I cleared off my desk and bulletin board of all clutter so that everything in front of me relates to what I’m writing right now. No dry-cleaning receipts or half-off pizza coupons.

At the end of every workday I organized myself for the next morning.  So when I arrived at my office I knew exactly where to start. This helped me not get stuck in any more existential anxiety than necessary.

I took frequent walks and stretch breaks which helped me write more. Many writing snags unsnarled while walking my dachshund.

This year, I learned to go at a turtle’s pace: a few things done everyday led to bigger things done.  When I got anxious, I didn’t focus on the big things, I focused on the next thing. I asked myself when I was stuck: What could you do right now that could move this forward? Sometimes the answer was to let it sit.
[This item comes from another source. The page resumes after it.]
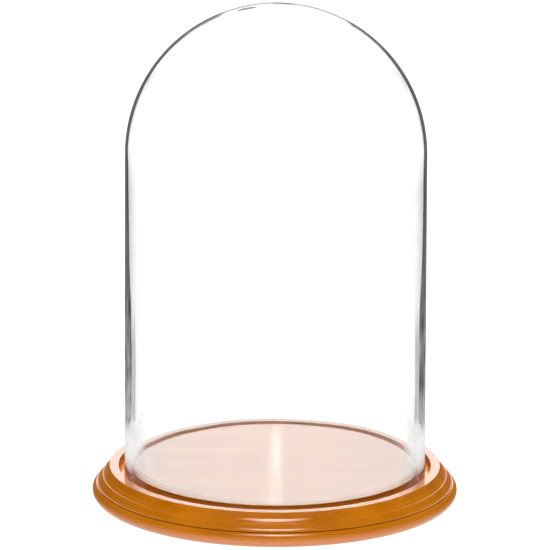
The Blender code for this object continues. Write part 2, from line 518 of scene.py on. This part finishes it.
def varnish_gloss(tree, height):
    """Thin varnish on the sides, more on what faces up, and most low on the bead."""
    facing = add_node(tree, "ShaderNodeLayerWeight", {"Blend": 0.5}).outputs["Facing"]
    sides = ramp_node(tree, facing, (
        (0.5, 0.15), (0.66, 0.10), (0.79, 0.06), (0.94, 0.06), (1.0, 0.5),
    ), "LINEAR")
    normal = add_node(tree, "ShaderNodeTexCoord").outputs["Normal"]
    upward = add_node(tree, "ShaderNodeSeparateXYZ", {0: normal}).outputs["Z"]
    slopes = map_range(tree, upward, 0.86, 0.93, 0.38)
    flats = map_range(tree, upward, 0.965, 0.99, 0.69)
    low_bead = map_range(tree, height, 0.0085, 0.0055)
    return largest(tree, sides, slopes, flats, low_bead)


def wood_material():
    """Close-grained hardwood, stained honey, under several coats of gloss varnish."""
    material, tree, shader = new_material("varnished_honey_wood")
    place = add_node(tree, "ShaderNodeTexCoord").outputs["Object"]
    height = add_node(tree, "ShaderNodeSeparateXYZ", {0: place}).outputs["Z"]
    fine = noise_node(tree, stretched(tree, place, (22.0, 900.0, 900.0)), 1.0, 3.0)
    tree.links.new(wood_colour(tree, place, height, fine), shader.inputs["Base Color"])
    tree.links.new(varnish_gloss(tree, height), shader.inputs["Coat Weight"])
    bump = add_node(tree, "ShaderNodeBump", {"Height": fine, "Strength": 0.05, "Distance": 0.0002})
    tree.links.new(bump.outputs[0], shader.inputs["Normal"])
    shader.inputs["Roughness"].default_value = 0.4
    shader.inputs["Specular IOR Level"].default_value = 0.0
    shader.inputs["Coat Roughness"].default_value = 0.03
    shader.inputs["Coat IOR"].default_value = 1.55
    return material


def felt_material():
    """Pressed brown wool felt."""
    material, tree, shader = new_material("brown_felt_wool")
    place = add_node(tree, "ShaderNodeTexCoord").outputs["Object"]
    wool = noise_node(tree, place, 1400.0, 4.0)
    colour = ramp_node(tree, wool, ((0.3, (0.028, 0.016, 0.010)), (0.7, (0.085, 0.050, 0.032))))
    tree.links.new(colour, shader.inputs["Base Color"])
    bump = add_node(tree, "ShaderNodeBump", {"Height": wool, "Strength": 0.8, "Distance": 0.0003})
    tree.links.new(bump.outputs[0], shader.inputs["Normal"])
    shader.inputs["Roughness"].default_value = 0.95
    shader.inputs["Sheen Weight"].default_value = 0.4
    return material


# ---------------------------------------------------------------- stage


def soft_patch(tree, direction, width, height, strength, edge):
    """An elliptical patch of light on the sky, width by height; edge is how much of it is fading."""
    place = add_node(tree, "ShaderNodeTexCoord").outputs["Generated"]
    centre = Vector(direction).normalized()
    spot = add_node(tree, "ShaderNodeMapping", {
        "Vector": place,
        "Location": centre,
        "Rotation": centre.to_track_quat("Z", "Y").to_euler(),
        "Scale": (width / 2, height / 2, max(width, height) / 2),
    }, vector_type="TEXTURE")
    glow = add_node(tree, "ShaderNodeTexGradient", {"Vector": spot.outputs[0]}, gradient_type="SPHERICAL")
    return add_node(tree, "ShaderNodeMapRange", {
        "Value": glow.outputs["Fac"], "From Min": 0.0, "From Max": edge, "To Min": 0.0, "To Max": strength,
    }, interpolation_type="SMOOTHSTEP").outputs[0]


def light_room():
    """A dim room lit by sky patches; the camera, and rays out of the glass, see white all round."""
    world = bpy.data.worlds.new("studio")
    world.use_nodes = True
    tree = world.node_tree
    tree.nodes.clear()
    total = AMBIENT_LEVEL
    for patch in SKY_PATCHES:
        total = math_node(tree, "ADD", total, soft_patch(tree, *patch))
    path = add_node(tree, "ShaderNodeLightPath")
    seen = largest(tree, path.outputs["Is Camera Ray"], path.outputs["Is Transmission Ray"])
    total = largest(tree, total, math_node(tree, "MULTIPLY", seen, BACKDROP_LEVEL))
    background = add_node(tree, "ShaderNodeBackground", {"Color": (1.0, 1.0, 1.0, 1.0), "Strength": total})
    output = add_node(tree, "ShaderNodeOutputWorld")
    tree.links.new(background.outputs[0], output.inputs["Surface"])
    bpy.context.scene.world = world


def add_strip_lamp(name, place, width, height, energy):
    """A thin lamp behind the dome, seen only as the streak that it draws along the varnished disc."""
    lamp = bpy.data.lights.new(name, "AREA")
    lamp.shape = "ELLIPSE"
    lamp.size = width
    lamp.size_y = height
    lamp.energy = energy
    strip = bpy.data.objects.new(name, lamp)
    bpy.context.scene.collection.objects.link(strip)
    strip.location = place
    strip.rotation_euler = (radians(-90), 0.0, 0.0)
    strip.visible_camera = False
    strip.visible_glossy = False


def lay_floor():
    """A plain white floor that reaches past every view."""
    mesh = bpy.data.meshes.new("floor")
    half = FLOOR_HALF
    corners = [(-half, -half, 0.0), (half, -half, 0.0), (half, half, 0.0), (-half, half, 0.0)]
    mesh.from_pydata(corners, [], [(0, 1, 2, 3)])
    material, tree, shader = new_material("white_floor")
    shader.inputs["Base Color"].default_value = (FLOOR_GREY, FLOOR_GREY, FLOOR_GREY, 1.0)
    shader.inputs["Roughness"].default_value = 1.0
    shader.inputs["Specular IOR Level"].default_value = 0.0
    shader.inputs["Emission Color"].default_value = (1.0, 1.0, 1.0, 1.0)
    shader.inputs["Emission Strength"].default_value = BACKDROP_LEVEL
    mesh.materials.append(material)
    floor = bpy.data.objects.new("floor", mesh)
    bpy.context.scene.collection.objects.link(floor)


def add_camera():
    """A long lens far off, looking a little down on the object, and held slightly out of level."""
    camera = bpy.data.objects.new("camera", bpy.data.cameras.new("camera"))
    bpy.context.scene.collection.objects.link(camera)
    back = Vector((0.0, -cos(CAMERA_ELEVATION), sin(CAMERA_ELEVATION)))
    level_turn = (-back).to_track_quat("-Z", "Y")
    camera.location = AIM + back * CAMERA_DISTANCE
    camera.rotation_mode = "QUATERNION"
    camera.rotation_quaternion = level_turn @ Quaternion((0.0, 0.0, 1.0), CAMERA_ROLL)
    camera.data.sensor_width = SENSOR_WIDTH
    camera.data.lens = LENS
    camera.data.clip_start = 0.1
    camera.data.clip_end = 200.0
    bpy.context.scene.camera = camera


# ---------------------------------------------------------------- assembly

add_camera()
light_room()
for strip_lamp in STRIP_LAMPS:
    add_strip_lamp(*strip_lamp)
lay_floor()
bpy.context.scene.view_settings.view_transform = "Standard"

add_piece("glass_dome_blown", dome_mesh(), glass_material(), "dome", "clear_glass", "glass_dome")
add_piece("turned_base_wood", base_mesh(), wood_material(), "base", "varnished_wood", "turned_base")
felt = felt_material()
for number in range(1, PAD_COUNT + 1):
    node_name = f"felt_pad_{number}"
    pad = pad_mesh(f"{node_name}_wool", *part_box(node_name))
    add_piece(f"{node_name}_wool", pad, felt, "base", "brown_felt", node_name)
I listened to my thoughts. When they swirled in negativity, I labeled them. I paid attention to how they affected my mood. I didn’t try to stop my thoughts or micro-manage them but I noticed the power of naming them.

This year I got the usual good stuff done: teaching, writing for new publications, collaborating with other writers, etc. But the biggest thing I did this fall was to clear my schedule of anything extraneous and finish two big writing projects. I worked on them like a turtle. I even took naps. This calm and steady pace is what I’m bringing into 2009.

How boring I might have once thought. But this year, I knew better.